Complete specs keep the process moving.
- Pouch dimensions and usable label area
- Label placement preference
- Pouch material type
- Print quantity by SKU
- Finish choice: matte, gloss, or specialty
- Application method: hand-applied or machine-applied
- Shipping destination and target receipt date
Copy changes are the usual schedule killer. A small text edit can trigger a new proof and push the print date. If the label carries regulated content, that information should be reviewed by the brand or compliance team before prepress.
Shipping conditions matter too. ISTA protocols are useful if the product will face parcel shipping, stacking, vibration, or temperature swings.
Choosing the Right Label Specs for Film, Size, and Finish
The right spec depends on how the pouch will be used. A cosmetic sample, a chilled food pouch, and a shelf-stable supplement pouch do not need the same label construction.
Start with the basics: size, adhesive strength, corner radius, roll direction, and whether the labels need to feed through a dispenser. Label size should match the usable flat area, not the space that appears available on an empty mockup.
Pouches look larger when empty and smaller when filled. A 3" x 4" label may fit on a flat sample but feel oversized once the pouch curves. Rounded corners help reduce lift on flexible packaging.
Finish changes how the label reads on shelf. Matte gives a softer premium look. Gloss increases contrast and color pop. Specialty finishes such as soft-touch or metallic accents can help when they support the brand, but they should not make the layout harder to read.
Legibility matters more than decoration. Barcodes need quiet space around them. Small type must stay readable after printing on the actual pouch. On frosted film, contrast is function, not a style choice.

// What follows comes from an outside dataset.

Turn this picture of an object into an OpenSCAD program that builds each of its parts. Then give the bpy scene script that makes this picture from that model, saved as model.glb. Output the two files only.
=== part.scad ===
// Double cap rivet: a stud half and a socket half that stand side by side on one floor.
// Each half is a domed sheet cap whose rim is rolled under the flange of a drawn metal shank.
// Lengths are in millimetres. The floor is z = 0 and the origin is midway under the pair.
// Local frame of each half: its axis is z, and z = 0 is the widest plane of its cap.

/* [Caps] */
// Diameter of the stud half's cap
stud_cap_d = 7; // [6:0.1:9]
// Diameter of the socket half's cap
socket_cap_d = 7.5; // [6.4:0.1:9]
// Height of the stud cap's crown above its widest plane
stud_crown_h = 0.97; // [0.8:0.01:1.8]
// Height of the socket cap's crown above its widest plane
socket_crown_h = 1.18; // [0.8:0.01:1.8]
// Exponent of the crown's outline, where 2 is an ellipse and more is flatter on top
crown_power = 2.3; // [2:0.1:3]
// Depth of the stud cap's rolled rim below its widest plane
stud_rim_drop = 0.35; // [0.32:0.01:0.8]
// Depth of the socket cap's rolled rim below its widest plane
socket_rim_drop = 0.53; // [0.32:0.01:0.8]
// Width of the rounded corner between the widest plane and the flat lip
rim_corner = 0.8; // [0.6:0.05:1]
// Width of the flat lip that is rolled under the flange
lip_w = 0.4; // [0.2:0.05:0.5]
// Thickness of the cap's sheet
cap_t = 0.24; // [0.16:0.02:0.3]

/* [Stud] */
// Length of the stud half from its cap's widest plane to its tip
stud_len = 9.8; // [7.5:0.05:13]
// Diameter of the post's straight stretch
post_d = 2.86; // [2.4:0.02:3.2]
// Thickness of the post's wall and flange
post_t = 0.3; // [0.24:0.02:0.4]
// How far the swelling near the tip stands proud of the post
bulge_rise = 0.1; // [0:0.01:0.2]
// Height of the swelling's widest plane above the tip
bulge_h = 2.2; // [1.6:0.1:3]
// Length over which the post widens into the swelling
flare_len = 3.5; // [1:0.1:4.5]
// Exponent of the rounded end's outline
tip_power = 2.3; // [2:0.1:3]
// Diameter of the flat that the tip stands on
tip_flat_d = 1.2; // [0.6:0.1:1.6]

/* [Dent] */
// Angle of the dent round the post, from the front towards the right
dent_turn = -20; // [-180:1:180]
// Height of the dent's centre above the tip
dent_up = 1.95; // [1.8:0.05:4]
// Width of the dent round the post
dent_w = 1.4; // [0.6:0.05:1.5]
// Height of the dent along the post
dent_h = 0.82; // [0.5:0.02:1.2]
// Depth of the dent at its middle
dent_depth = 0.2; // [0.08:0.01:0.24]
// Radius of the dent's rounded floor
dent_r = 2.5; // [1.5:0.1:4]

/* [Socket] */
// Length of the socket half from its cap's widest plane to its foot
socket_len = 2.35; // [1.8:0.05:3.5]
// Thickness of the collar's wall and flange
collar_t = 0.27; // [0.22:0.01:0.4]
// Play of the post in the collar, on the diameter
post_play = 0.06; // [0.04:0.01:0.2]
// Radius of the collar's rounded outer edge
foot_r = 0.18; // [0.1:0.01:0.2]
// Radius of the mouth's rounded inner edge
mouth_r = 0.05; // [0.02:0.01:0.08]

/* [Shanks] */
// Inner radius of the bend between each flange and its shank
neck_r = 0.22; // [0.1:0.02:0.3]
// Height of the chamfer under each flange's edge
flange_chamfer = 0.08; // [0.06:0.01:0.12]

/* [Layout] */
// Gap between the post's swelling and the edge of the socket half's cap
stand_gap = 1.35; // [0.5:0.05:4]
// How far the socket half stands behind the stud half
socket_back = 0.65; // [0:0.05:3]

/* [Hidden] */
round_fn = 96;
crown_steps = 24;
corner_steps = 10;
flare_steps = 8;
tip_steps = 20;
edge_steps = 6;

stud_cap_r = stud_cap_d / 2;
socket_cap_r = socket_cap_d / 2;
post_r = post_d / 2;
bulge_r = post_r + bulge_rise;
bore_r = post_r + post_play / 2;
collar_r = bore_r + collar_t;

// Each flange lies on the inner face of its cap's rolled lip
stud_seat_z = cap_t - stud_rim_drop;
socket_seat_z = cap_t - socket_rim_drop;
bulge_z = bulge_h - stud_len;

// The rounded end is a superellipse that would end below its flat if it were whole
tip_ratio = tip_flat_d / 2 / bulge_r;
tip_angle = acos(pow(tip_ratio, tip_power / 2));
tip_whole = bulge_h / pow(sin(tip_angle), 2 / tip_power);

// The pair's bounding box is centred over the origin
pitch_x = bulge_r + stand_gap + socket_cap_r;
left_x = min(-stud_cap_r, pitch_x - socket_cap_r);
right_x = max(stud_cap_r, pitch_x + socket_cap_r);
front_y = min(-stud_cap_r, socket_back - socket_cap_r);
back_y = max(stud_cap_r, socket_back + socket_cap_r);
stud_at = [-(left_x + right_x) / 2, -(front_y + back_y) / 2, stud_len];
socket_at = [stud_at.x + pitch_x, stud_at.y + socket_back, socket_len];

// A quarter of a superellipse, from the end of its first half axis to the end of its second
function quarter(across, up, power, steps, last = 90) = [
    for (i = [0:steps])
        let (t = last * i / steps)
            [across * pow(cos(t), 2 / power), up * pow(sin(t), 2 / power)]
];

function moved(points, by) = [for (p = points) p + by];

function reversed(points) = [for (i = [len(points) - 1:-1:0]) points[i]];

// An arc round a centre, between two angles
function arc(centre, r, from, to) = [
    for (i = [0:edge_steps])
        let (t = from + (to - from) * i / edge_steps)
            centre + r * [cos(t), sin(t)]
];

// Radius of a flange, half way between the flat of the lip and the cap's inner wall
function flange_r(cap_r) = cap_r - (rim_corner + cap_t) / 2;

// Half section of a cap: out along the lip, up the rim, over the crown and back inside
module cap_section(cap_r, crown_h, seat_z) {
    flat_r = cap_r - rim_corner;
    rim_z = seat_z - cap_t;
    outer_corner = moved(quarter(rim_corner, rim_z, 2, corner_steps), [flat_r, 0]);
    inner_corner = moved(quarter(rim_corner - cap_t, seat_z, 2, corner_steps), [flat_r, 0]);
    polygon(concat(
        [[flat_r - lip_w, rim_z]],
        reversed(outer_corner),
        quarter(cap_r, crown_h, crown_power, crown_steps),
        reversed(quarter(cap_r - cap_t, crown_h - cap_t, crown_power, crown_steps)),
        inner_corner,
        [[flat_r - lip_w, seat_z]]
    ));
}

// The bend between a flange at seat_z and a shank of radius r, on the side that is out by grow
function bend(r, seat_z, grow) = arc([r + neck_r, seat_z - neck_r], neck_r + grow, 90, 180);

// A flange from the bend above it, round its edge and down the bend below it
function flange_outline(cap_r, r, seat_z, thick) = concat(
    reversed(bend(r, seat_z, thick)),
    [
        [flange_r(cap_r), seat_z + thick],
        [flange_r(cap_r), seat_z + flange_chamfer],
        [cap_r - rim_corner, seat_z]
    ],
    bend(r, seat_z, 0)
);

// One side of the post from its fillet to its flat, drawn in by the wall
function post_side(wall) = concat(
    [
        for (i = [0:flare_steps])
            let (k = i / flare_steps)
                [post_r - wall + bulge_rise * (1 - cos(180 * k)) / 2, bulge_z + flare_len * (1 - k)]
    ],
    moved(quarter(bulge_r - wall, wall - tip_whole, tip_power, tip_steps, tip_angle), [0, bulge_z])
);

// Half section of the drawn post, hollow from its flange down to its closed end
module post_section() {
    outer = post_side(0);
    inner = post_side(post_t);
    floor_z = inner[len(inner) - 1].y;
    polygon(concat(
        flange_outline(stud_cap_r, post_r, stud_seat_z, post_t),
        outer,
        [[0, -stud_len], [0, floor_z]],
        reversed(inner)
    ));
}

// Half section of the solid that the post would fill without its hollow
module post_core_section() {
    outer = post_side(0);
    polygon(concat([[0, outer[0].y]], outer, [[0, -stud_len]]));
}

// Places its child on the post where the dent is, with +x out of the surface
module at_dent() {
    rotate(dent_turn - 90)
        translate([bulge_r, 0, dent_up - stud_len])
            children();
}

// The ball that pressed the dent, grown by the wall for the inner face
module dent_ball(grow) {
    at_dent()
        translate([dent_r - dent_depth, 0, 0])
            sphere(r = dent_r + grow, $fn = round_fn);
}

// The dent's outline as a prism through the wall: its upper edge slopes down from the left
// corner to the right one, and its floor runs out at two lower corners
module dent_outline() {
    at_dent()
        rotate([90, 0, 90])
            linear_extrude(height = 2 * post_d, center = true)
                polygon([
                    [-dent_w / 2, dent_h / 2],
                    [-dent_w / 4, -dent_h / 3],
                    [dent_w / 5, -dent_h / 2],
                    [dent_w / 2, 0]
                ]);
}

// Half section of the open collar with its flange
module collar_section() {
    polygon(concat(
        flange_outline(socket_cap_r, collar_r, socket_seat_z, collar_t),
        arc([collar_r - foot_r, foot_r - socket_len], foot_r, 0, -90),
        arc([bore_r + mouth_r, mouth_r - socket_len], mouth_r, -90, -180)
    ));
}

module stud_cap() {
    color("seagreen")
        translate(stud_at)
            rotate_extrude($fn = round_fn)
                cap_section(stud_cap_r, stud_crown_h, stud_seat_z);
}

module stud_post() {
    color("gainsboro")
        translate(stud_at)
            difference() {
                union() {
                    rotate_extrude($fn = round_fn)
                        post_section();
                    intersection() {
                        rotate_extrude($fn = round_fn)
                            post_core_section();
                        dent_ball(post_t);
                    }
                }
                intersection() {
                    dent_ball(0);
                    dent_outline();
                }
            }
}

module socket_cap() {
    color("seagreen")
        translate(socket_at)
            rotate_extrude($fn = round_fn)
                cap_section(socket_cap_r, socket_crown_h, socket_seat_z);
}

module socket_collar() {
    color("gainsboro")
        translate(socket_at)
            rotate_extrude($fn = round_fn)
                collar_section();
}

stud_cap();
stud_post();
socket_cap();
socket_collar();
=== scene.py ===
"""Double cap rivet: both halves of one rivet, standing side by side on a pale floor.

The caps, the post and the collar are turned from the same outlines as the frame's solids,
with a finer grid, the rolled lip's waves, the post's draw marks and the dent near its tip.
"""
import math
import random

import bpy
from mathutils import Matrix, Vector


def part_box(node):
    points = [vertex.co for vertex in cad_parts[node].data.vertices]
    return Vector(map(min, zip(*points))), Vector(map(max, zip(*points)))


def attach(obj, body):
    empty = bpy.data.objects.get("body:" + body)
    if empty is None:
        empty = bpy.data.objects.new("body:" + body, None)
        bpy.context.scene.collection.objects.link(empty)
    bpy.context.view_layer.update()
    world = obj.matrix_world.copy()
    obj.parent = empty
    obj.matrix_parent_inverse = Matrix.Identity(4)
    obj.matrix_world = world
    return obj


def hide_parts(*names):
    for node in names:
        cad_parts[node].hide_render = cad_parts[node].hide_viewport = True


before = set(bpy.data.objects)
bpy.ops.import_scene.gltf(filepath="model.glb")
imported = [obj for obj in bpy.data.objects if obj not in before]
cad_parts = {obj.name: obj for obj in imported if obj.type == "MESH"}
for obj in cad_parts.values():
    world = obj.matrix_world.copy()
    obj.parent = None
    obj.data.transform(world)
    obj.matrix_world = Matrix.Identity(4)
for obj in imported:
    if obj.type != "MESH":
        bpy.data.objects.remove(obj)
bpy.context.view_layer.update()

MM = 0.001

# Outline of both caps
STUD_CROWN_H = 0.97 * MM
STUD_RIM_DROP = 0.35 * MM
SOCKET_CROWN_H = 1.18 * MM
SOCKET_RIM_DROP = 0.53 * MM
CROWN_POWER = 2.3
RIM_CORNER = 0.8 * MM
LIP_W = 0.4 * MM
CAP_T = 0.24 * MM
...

Material choice also has to fit the handling environment. For refrigerated or moisture-prone products, the stock and adhesive should resist condensation and edge lift. For machine application, roll direction, gap spacing, and core size must match the applicator. Ignoring those details leads to jams, skew, and waste.
For brands using custom printed boxes, pouches, and inserts together, color consistency matters. A warm, muted label beside a cooler carton can make the line feel disconnected.
If sustainability claims matter, the FSC framework is a useful reference when certified materials are part of the program.
Common Mistakes That Make Labels Peel or Look Cheap
The first mistake is choosing a label stock because it looks good in a file. The second is assuming every pouch behaves the same way. A textured matte pouch, a frosted pouch, and a soft-touch pouch can each need a different adhesive approach.
Overdesign causes another kind of failure. Too much copy, too many colors, and tiny type make a label feel crowded. On frosted film, clutter gets worse because the surface already softens contrast.
Skipping a real test is the mistake that usually costs the most later. The label should be checked on the actual packaging for moisture resistance, refrigeration, handling, and shipping abrasion.
- Wrong adhesive for the pouch surface
- Poor placement near seams or bends
- Insufficient contrast on frosted film
- Text too small to read after application
- Inconsistent manual placement across units
If you are planning multiple SKUs, standardize the variables that do not need to change. Keeping the same shape, finish, and placement position where possible reduces both shelf inconsistency and production error.
Expert Tips and Next Steps Before You Order
If the pouch material is new, request a sample before committing to a full run. Apply the label to a filled pouch, not just an empty one. That catches glare, contrast issues, and edge lift that often do not show up in a proof.
The ordering sequence should stay simple. Lock the dimensions first. Then choose the finish. Then confirm quantity. Finalize artwork only after the production spec is fixed.
Get quotes at two or three quantity levels so you can compare the unit price against inventory risk. For smaller brands, overbuying labels can trap working capital in stock that may sit unused for months.
Before approving production, verify these items:
- Label size and exact placement on the pouch
- Material and adhesive spec in writing
- Proof accuracy, including barcodes and small type
- Lead time from proof approval to shipment
- Any test results for moisture, cold storage, or handling
For a broader packaging program, it helps to evaluate labels and cartons together. If the pouch, insert, and box speak the same visual language, the shelf presentation feels intentional rather than assembled in pieces.
In short, the best result usually comes from a conservative spec, a real pouch test, and artwork that respects contrast.
Do custom frosted pouch labels stick to matte or textured pouches?
Yes, but the adhesive has to match the pouch surface and how the package will be handled. Test on the actual pouch stock first. A label that holds on a smooth sample can fail on a matte or textured pouch. If the pouch is curved, filled, chilled, or handled often, a stronger pressure-sensitive adhesive is usually safer.
What is the minimum order for frosted pouch labels?
MOQ depends on label size, shape, print method, and finishing requirements. Smaller runs usually cost more per label because setup costs are spread across fewer units. Ask for pricing at multiple quantities so you can see where the unit cost drops and whether the inventory makes sense.
Are frosted pouch labels waterproof or fridge-safe?
They can be, but only if the label stock, ink, and adhesive are built for moisture and temperature changes. Refrigerated products need testing for condensation and edge lift, not just a clean proof. If the pouch will face water or oil, ask for the exact material and adhesive spec in writing.
Should I use clear, white, or metallic labels on frosted pouches?
White labels usually give the strongest contrast and the easiest readability. Clear labels can look cleaner, but they need careful design because the frosted film will show through. Metallic labels work best when the goal is shelf impact rather than subtlety.
How long does it take to get custom frosted pouch labels printed?
Lead time depends on proof approval, artwork readiness, finish complexity, and shipping distance. Simple orders move faster; custom shapes, special inks, and testing usually add time. Ask for the timeline in stages so you know where delays are likely to happen.